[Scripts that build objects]
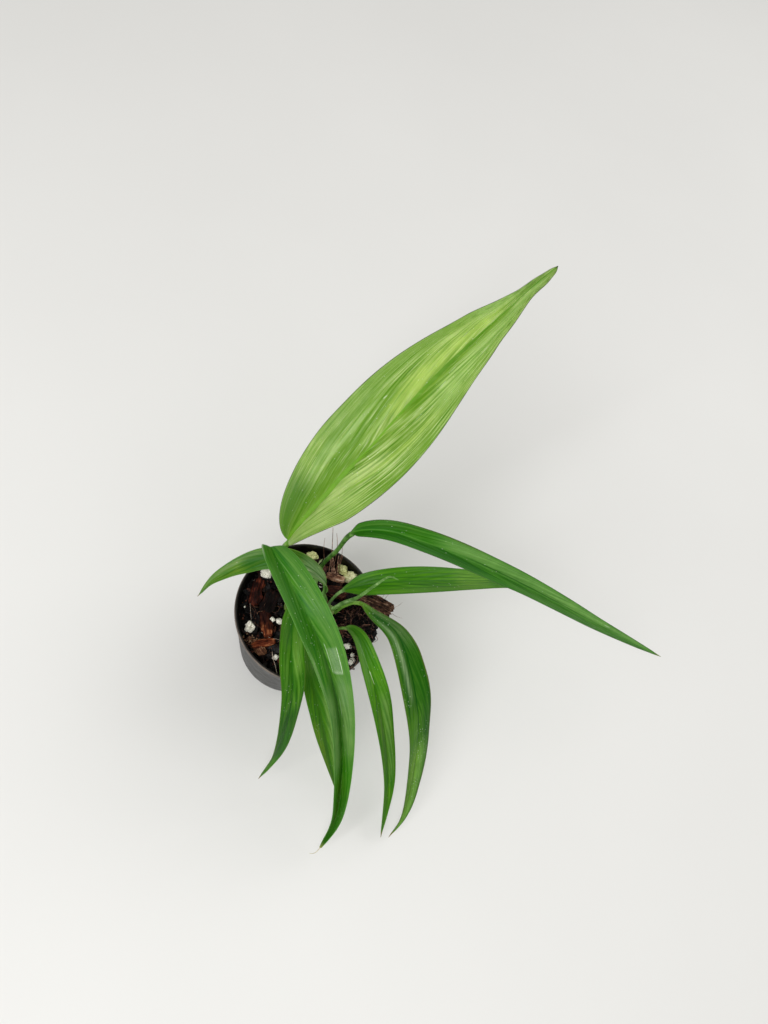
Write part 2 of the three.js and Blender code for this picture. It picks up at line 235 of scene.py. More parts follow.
studio = dict(
    lamps=dict(
        key=dict(place=(-0.75, -0.75, 1.15), size=0.9, power=17),
        fill=dict(place=(0.9, 0.5, 1.0), size=1.1, power=6),
    ),
    sky=0.55, floorHalf=4,
)
world = bpy.data.worlds.new("studio")
scene.world = world
world.use_nodes = True
background = world.node_tree.nodes["Background"]
background.inputs["Color"].default_value = toLinear("#fffdf9")
background.inputs["Strength"].default_value = studio["sky"]
for name, light in studio["lamps"].items():
    lamp = bpy.data.lights.new(name, "AREA")
    lamp.energy, lamp.size = light["power"], light["size"]
    holder = newObject(name, lamp)
    holder.location = light["place"]
    holder.rotation_euler = (-holder.location).to_track_quat("-Z", "Y").to_euler()
scene.view_settings.view_transform = "Standard"

board, add = newMaterial("painted board, matt", {"Roughness": 0.8})
grain = add("TexNoise", [add("TexCoord").outputs["Object"], None, 3, 4])
bm = bmesh.new()
bmesh.ops.create_grid(bm, x_segments=1, y_segments=1, size=studio["floorHalf"])
floor = newObject("floor", meshFrom(bm, "floor"))
floor.data.materials.append(shaded(board, add("ValToRGB", [grain], [(0.3, "#dadad8"), (0.7, "#dededc")])))
print("camera, light and floor set")


# Pot: thin injection-moulded polypropylene, glossy black

pot = dict(
    topRadius=40, baseRadius=31, height=68, wall=1, floor=1.4, lipStep=0.5, lipHeight=2.4,
    # the last two: radius and height in mm of the band where the painted rim highlight lies
    turns=144, drains=8, drainCircle=24, drainSize=6, rimHighlightRadius=(39.35, 39.8), rimHighlightHeight=(65.6, 67),
)


def outerRadius(z):
    return pot["baseRadius"] + z * (pot["topRadius"] - pot["lipStep"] - pot["baseRadius"]) / pot["height"]


def spinProfile(bm, profile, turns):
    verts = [bm.verts.new(Vector((r, 0, z)) * mm) for r, z in profile]
    edges = [bm.edges.new(pair) for pair in zip(verts, verts[1:])]
    bmesh.ops.spin(
        bm, geom=verts + edges, cent=(0, 0, 0), axis=(0, 0, 1), angle=2 * pi, steps=turns, use_merge=True
    )
    bmesh.ops.remove_doubles(bm, verts=bm.verts, dist=0.002 * mm)
    bmesh.ops.recalc_face_normals(bm, faces=bm.faces)


def pottedPlastic():
    # polypropylene: satin black, dusty low down, with a painted grey highlight along the rim
    material, add = newMaterial("polypropylene, moulded black", {"IOR": 1.49, "Specular IOR Level": 0.35})
    where = add("TexCoord").outputs["Object"]
    # flow marks 6 mm wide, and dust from the mix as specks 0.7 mm across
    flow = add("TexNoise", [where, None, 1 / (6 * mm), 3])
    dust = add("TexNoise", [where, None, 1 / (0.7 * mm), 5])
    patchy = add("Math", [flow, dust], **times)
    colour = add("ValToRGB", [flow], [(0.35, "#060606"), (0.65, "#0b0b0b")])
    colour = add("MixRGB", [add("MapRange", [patchy, 0.25, 0.42, 0.02, 0.35]), colour, "#38291d"])
    flat = add("VectorMath", [where, (1, 1, 0)], **times)
    radius = add("VectorMath", [flat], operation="LENGTH").outputs["Value"]
    # painted highlight: grey along the outer edge of the rim near the top, broken up by the flow marks
    rimHighlight = add("MapRange", [radius, *(r * mm for r in pot["rimHighlightRadius"])])
    height = add("SeparateXYZ", [where]).outputs["Z"]
    upper = add("MapRange", [height, *(z * mm for z in pot["rimHighlightHeight"]), 0, 0.75])
    for share in (upper, add("MapRange", [flow, 0.3, 0.6, 0.45, 1])):
        rimHighlight = add("Math", [rimHighlight, share], **times)
    colour = add("MixRGB", [rimHighlight, colour, "#83756a"])
    rough = add("MapRange", [patchy, 0.15, 0.42, 0.36, 0.52])
    skin = add("TexNoise", [where, None, 1 / (1.2 * mm), 2])
    return shaded(material, colour, rough, [(skin, 0.2, 0.03)])


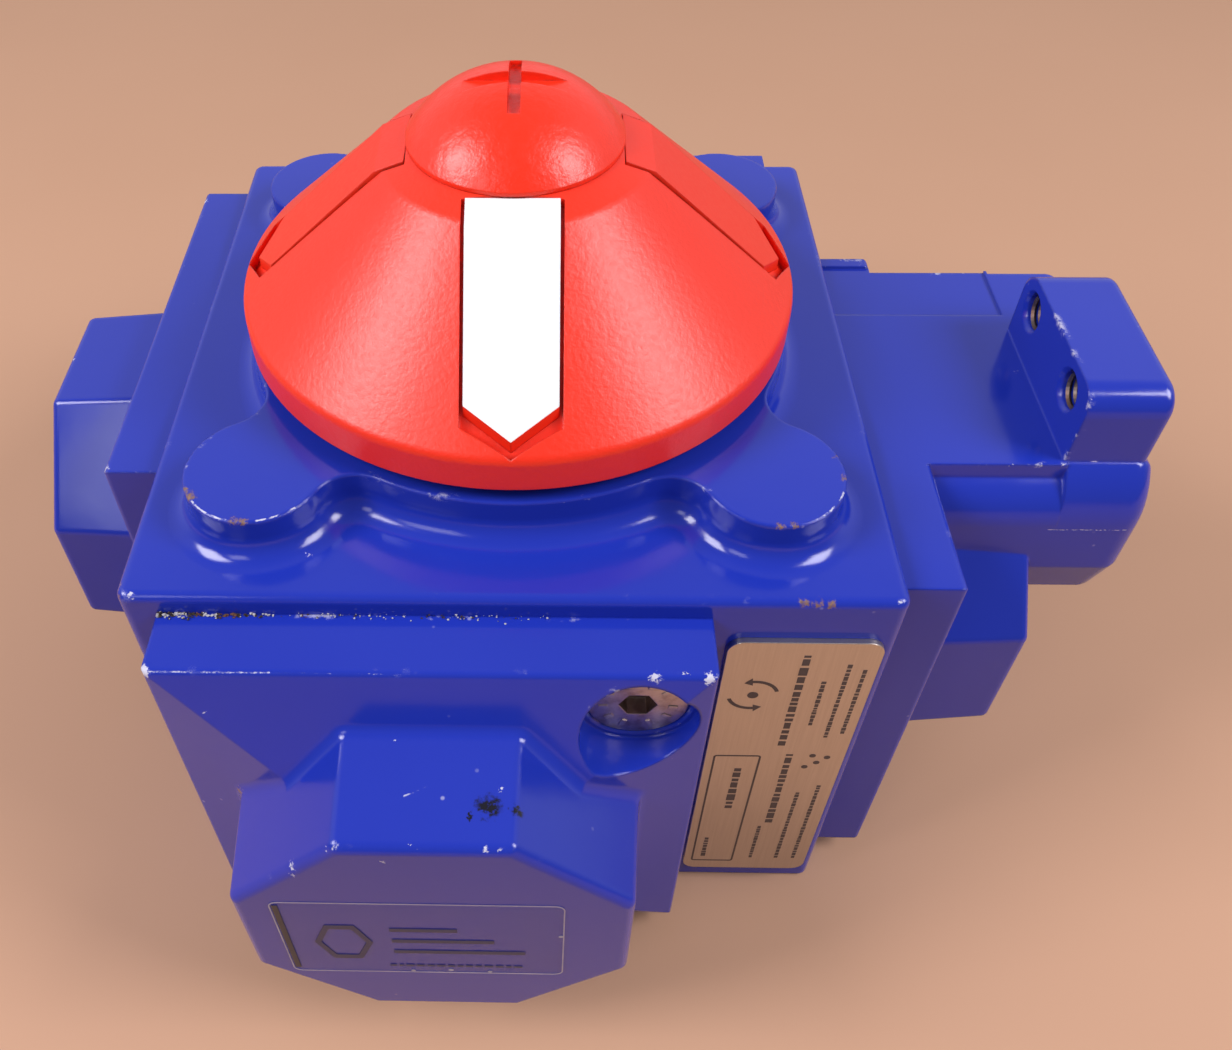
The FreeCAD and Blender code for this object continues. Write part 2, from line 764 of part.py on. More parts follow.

WHAT THIS TASK INVOLVES: Reproduce the data in full, exactly as presented.

RESPONSE FOR THIS EXERCISE:
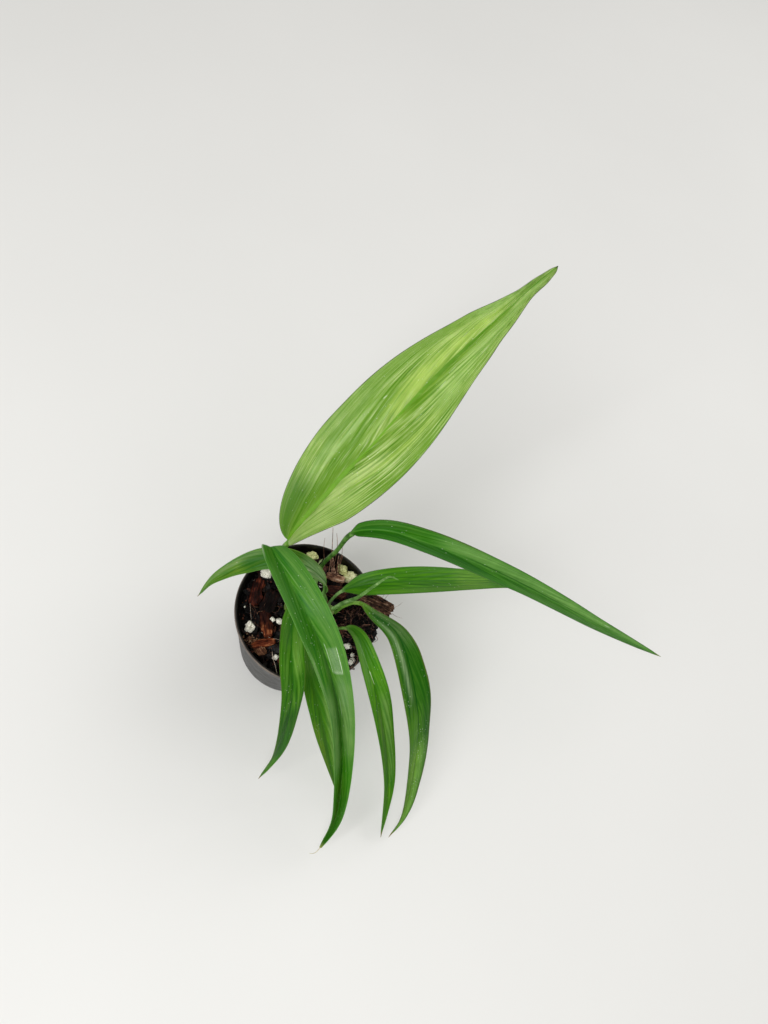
Write part 2 of the three.js and Blender code for this picture. It picks up at line 235 of scene.py. More parts follow.
studio = dict(
    lamps=dict(
        key=dict(place=(-0.75, -0.75, 1.15), size=0.9, power=17),
        fill=dict(place=(0.9, 0.5, 1.0), size=1.1, power=6),
    ),
    sky=0.55, floorHalf=4,
)
world = bpy.data.worlds.new("studio")
scene.world = world
world.use_nodes = True
background = world.node_tree.nodes["Background"]
background.inputs["Color"].default_value = toLinear("#fffdf9")
background.inputs["Strength"].default_value = studio["sky"]
for name, light in studio["lamps"].items():
    lamp = bpy.data.lights.new(name, "AREA")
    lamp.energy, lamp.size = light["power"], light["size"]
    holder = newObject(name, lamp)
    holder.location = light["place"]
    holder.rotation_euler = (-holder.location).to_track_quat("-Z", "Y").to_euler()
scene.view_settings.view_transform = "Standard"

board, add = newMaterial("painted board, matt", {"Roughness": 0.8})
grain = add("TexNoise", [add("TexCoord").outputs["Object"], None, 3, 4])
bm = bmesh.new()
bmesh.ops.create_grid(bm, x_segments=1, y_segments=1, size=studio["floorHalf"])
floor = newObject("floor", meshFrom(bm, "floor"))
floor.data.materials.append(shaded(board, add("ValToRGB", [grain], [(0.3, "#dadad8"), (0.7, "#dededc")])))
print("camera, light and floor set")


# Pot: thin injection-moulded polypropylene, glossy black

pot = dict(
    topRadius=40, baseRadius=31, height=68, wall=1, floor=1.4, lipStep=0.5, lipHeight=2.4,
    # the last two: radius and height in mm of the band where the painted rim highlight lies
    turns=144, drains=8, drainCircle=24, drainSize=6, rimHighlightRadius=(39.35, 39.8), rimHighlightHeight=(65.6, 67),
)


def outerRadius(z):
    return pot["baseRadius"] + z * (pot["topRadius"] - pot["lipStep"] - pot["baseRadius"]) / pot["height"]


def spinProfile(bm, profile, turns):
    verts = [bm.verts.new(Vector((r, 0, z)) * mm) for r, z in profile]
    edges = [bm.edges.new(pair) for pair in zip(verts, verts[1:])]
    bmesh.ops.spin(
        bm, geom=verts + edges, cent=(0, 0, 0), axis=(0, 0, 1), angle=2 * pi, steps=turns, use_merge=True
    )
    bmesh.ops.remove_doubles(bm, verts=bm.verts, dist=0.002 * mm)
    bmesh.ops.recalc_face_normals(bm, faces=bm.faces)


def pottedPlastic():
    # polypropylene: satin black, dusty low down, with a painted grey highlight along the rim
    material, add = newMaterial("polypropylene, moulded black", {"IOR": 1.49, "Specular IOR Level": 0.35})
    where = add("TexCoord").outputs["Object"]
    # flow marks 6 mm wide, and dust from the mix as specks 0.7 mm across
    flow = add("TexNoise", [where, None, 1 / (6 * mm), 3])
    dust = add("TexNoise", [where, None, 1 / (0.7 * mm), 5])
    patchy = add("Math", [flow, dust], **times)
    colour = add("ValToRGB", [flow], [(0.35, "#060606"), (0.65, "#0b0b0b")])
    colour = add("MixRGB", [add("MapRange", [patchy, 0.25, 0.42, 0.02, 0.35]), colour, "#38291d"])
    flat = add("VectorMath", [where, (1, 1, 0)], **times)
    radius = add("VectorMath", [flat], operation="LENGTH").outputs["Value"]
    # painted highlight: grey along the outer edge of the rim near the top, broken up by the flow marks
    rimHighlight = add("MapRange", [radius, *(r * mm for r in pot["rimHighlightRadius"])])
    height = add("SeparateXYZ", [where]).outputs["Z"]
    upper = add("MapRange", [height, *(z * mm for z in pot["rimHighlightHeight"]), 0, 0.75])
    for share in (upper, add("MapRange", [flow, 0.3, 0.6, 0.45, 1])):
        rimHighlight = add("Math", [rimHighlight, share], **times)
    colour = add("MixRGB", [rimHighlight, colour, "#83756a"])
    rough = add("MapRange", [patchy, 0.15, 0.42, 0.36, 0.52])
    skin = add("TexNoise", [where, None, 1 / (1.2 * mm), 2])
    return shaded(material, colour, rough, [(skin, 0.2, 0.03)])


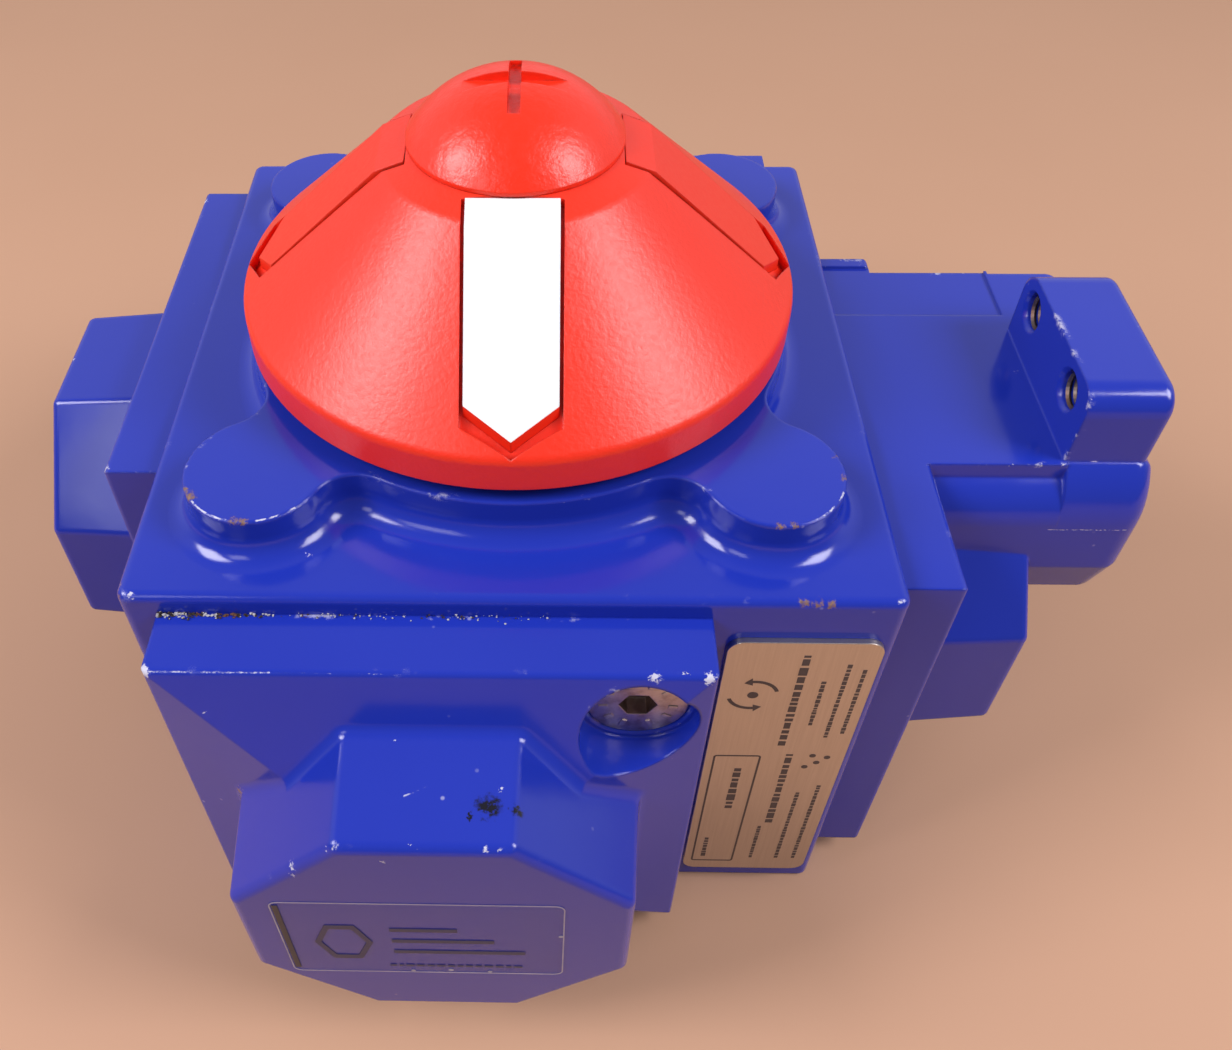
The FreeCAD and Blender code for this object continues. Write part 2, from line 764 of part.py on. More parts follow.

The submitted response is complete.